Psychologists believe traumatic national events such as these help potentially suicidal people to feel less alone and more a part of society.
An analysis of official daily suicide counts between January 1, 2001 and December 31, 2005, revealed suicide rates fell by about 40 percent on July 12 and July 21. No such drop was seen at this time in the previous four years.
After the attacks in the United States on September 11, 2001, suicide rates also dropped in Britain by about the same proportion.
The researchers, Dr Mario Cortina-Borja, from University College London, and Emad Salib, from the University of Liverpool, expressed surprise that the London bombings did not have a greater effect on Britain than the US attacks.
They suggested that previous experience of attacks by the Irish Republican Army (IRA) may have reduced the psychological impact of terror campaigns.
"It is possible that previous experience of IRA terrorism in the UK may have limited the effect of the 7 July 2005 attacks on suicide in England and Wales," they wrote in the January edition of the journal.

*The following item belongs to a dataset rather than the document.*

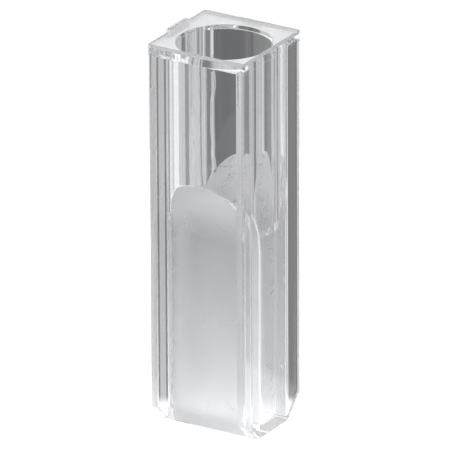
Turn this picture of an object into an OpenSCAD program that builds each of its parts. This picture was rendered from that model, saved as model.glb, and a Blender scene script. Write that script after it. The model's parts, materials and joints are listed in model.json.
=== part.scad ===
// Semi-micro cuvette for a photometer: one clear plastic moulding, open at the top.
// Two flat window plates run from the foot to the collar. Between them stands a round tube that
// narrows, through a neck, into a flat-sided chamber, so that every wall is about as thick.
// Millimetres. Z is up, and the origin is at the middle of the underside.
// Light goes through along X, the length of the narrow chamber. Y is across it.

/* [Body] */
// Side of the square that the window plates and the collar fill
body_w = 12; // [12:0.1:13]
// Height from the foot to the rim
body_h = 45; // [42:0.5:55]
// Radius on the four upright edges
edge_r = 0.3; // [0.2:0.05:0.45]
// Thickness of the two window plates
plate_t = 1; // [0.95:0.05:1.2]
// Outside diameter of the tube between the plates
tube_d = 11.9; // [11.7:0.05:11.95]

/* [Foot] */
// How far each bevel of the plates comes in at the foot
bevel_in = 2.8; // [1:0.1:3.5]
// How high each foot bevel reaches
bevel_up = 2.55; // [1:0.05:3.5]
// Radius that rounds a foot bevel into the underside
bevel_r = 0.8; // [0.2:0.1:1.5]

/* [Rim] */
// Height of the collar round the rim
collar_h = 1.3; // [0.8:0.1:3]
// How far the collar stands proud of the body
collar_out = 0.06; // [0.02:0.01:0.2]
// Height of the thin lip that stands round the edge of the rim
lip_h = 0.45; // [0.2:0.05:0.6]
// Thickness of the lip
lip_t = 0.2; // [0.15:0.05:0.3]
// Width of the gate mark on the lip
gate_w = 4.2; // [2:0.1:5]
// How far the gate mark stands over the lip
gate_h = 0.45; // [0.2:0.05:0.8]
// Thickness of the gate mark
gate_t = 0.5; // [0.3:0.05:0.65]

/* [Mouth] */
// Diameter of the round bore under the mouth
bore_d = 10.6; // [10.4:0.05:10.7]
// Draft on the bore's radius over the height of the funnel
draft = 0.02; // [0.005:0.005:0.02]
// Diameter of the shallow dish round the mouth
dish_d = 11.5; // [10.9:0.1:11.6]
// Depth of the dish
dish_h = 0.15; // [0.05:0.05:0.3]
// Height at which the bore's wide sides start to close in
throat_top = 29.3; // [29.1:0.1:31]

/* [Chamber] */
// Light path: the inside length of the chamber
light_path = 10; // [9.6:0.1:10]
// Inside width of the chamber
chamber_w = 4; // [3:0.1:4.4]
// Thickness of the chamber's two wide walls
wall_t = 1.5; // [1:0.05:1.6]
// Radius in the four upright corners of the chamber
chamber_r = 0.9; // [0.9:0.05:0.95]
// Radius where the wide walls meet the window plates, outside
web_r = 0.5; // [0.2:0.05:0.7]
// Height over the underside at which the wide walls start to open out, inside
chamber_top = 21; // [15:0.1:22]
// Height at which the wide walls start to open out, outside
neck_low = 23; // [22:0.1:24]
// Height at which the neck meets the front and back of the tube
neck_top = 29.6; // [29.5:0.1:30]
// Thickness of the chamber's floor
floor_t = 1.1; // [0.8:0.1:2]
// Height at which the end walls start to slope out into the bore
ledge_z = 23.1; // [22.5:0.1:25]
// Height over which they slope
ledge_h = 0.95; // [0.4:0.05:2]

/* [Hidden] */
$fn = 96;
// Sides of the large circles that shape the wide walls
fine_fn = 240;
half_w = body_w / 2;
bore_r = bore_d / 2;
half_l = light_path / 2;
half_c = chamber_w / 2;
plate_in = half_w - plate_t;
tube_r = tube_d / 2;
wall_y = half_c + wall_t;
collar_z = body_h - collar_h;
// How far each large arc starts inside the wall it grows from, so that the two cross cleanly
bite = 0.02;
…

"The shock value of suicide terrorism and its psychological potency appear to diminish over time as the tactic becomes overused."
They added: "The terrorist attacks in London had been expected and, prior to 7 July 2005, attempts had been made by the British government to prepare the UK population for a possible major incident.
"This may have led to a relatively weaker emotional impact compared with the totally unexpected 11 September 2001 attacks in New York."
The latest figures made public by the Office for National Statistics show there were 5,906 adult suicides in 2004, an average of 16 a day.